The foodstuffs whose harvest he received from the harvests of his lands were so abundant that one would not know how to evaluate them or number their quantity. He had, in effect, plantations in all the lands under his authority…. The product which he received from these lands exceeded in some years, four thousands sacks of grain.
In each of the villages situated in the lands that we have listed, without a single exception, the prince had slaves and a fanfa. Under the orders of certain of his fanfa were found 100 slaves employed in the cultivation of the soil; while in others there were only 60, 50, 40 or 20. The word fanfa, which is fanafi in the plural, designates a chief of slaves, but it is also used to designate the owner of a boat.
[T]his prince owned . . . [a] plantation was occupied by 200 slaves with 4 fanfa, who were placed under the orders of a chief called Missakoulallah. . . . The custom was that, only the askia [ruler of Songhay] provided the seed destined for that plantation as well as the hides that were used to make the sounnou [a unit of measure]. The boats used to transport that product to the residence of the askia numbered 10. By the envoy charged with placing the harvest in the sounnou, the
askia sent 1000 gouro [kola] nuts to the chief of the fanfa, a whole salt bar and a black boubou [an item of clothing], also a great cloth for the wife of that chief: this was the custom fixed by the askia, as well as his successor. When the day came, the fanfa sent to tell their chief Missakoulallah that the moment had come to gather the harvest, which was ripe, but they would not lay a hand on the sickle until he came himself and see the field, he went out for three days and did a tour of all four sides, and once he returned, gave them the order to make the harvest.
A certain year, the envoys of the fanfa having arrived to advise him that the grain was ripe and ready to harvest, he took his canoe, according to the custom, with his drums and his followers; arriving at the plantation, he saw that the grain was ripe and spent about three days touring the field. Then he went to a village near the plantation called Denki Doumde and sailed to the port of that place. Then he sent for the imam of the village, the students, the poor and the widows, as soon as they arrived, he said to them, “Who has the right to the product of this plantation?”

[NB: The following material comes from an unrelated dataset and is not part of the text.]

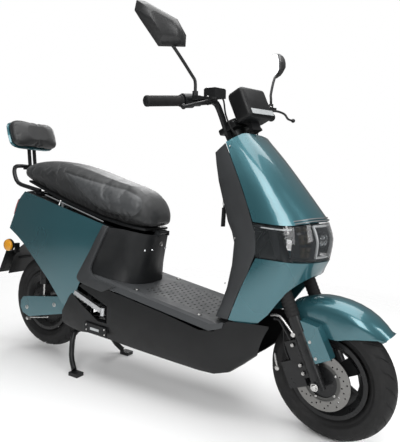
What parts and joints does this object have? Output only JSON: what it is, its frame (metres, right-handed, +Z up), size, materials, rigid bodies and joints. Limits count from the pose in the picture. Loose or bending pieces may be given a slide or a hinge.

“Who then,” they replied to him, “would have rights beyond the owner, that is, the askia?” “It is I,” replied Missakoulallah, who personally has the right for this year and I would like to make an offering which will profit me in the other world and make me right with God. I will make an offering to you for the love of God; cut and harvest that field: that for the poor and unfortunate among you who are not able to obtain canoes reaped the first heads of grain that fall from your sickles, to the owners of the great canoes give the center of the field. God will agree on this offering of mine!” He returned then to his village and gave a present to each of the fanfa, from what he possessed himself, from a field that provided for his subsistence.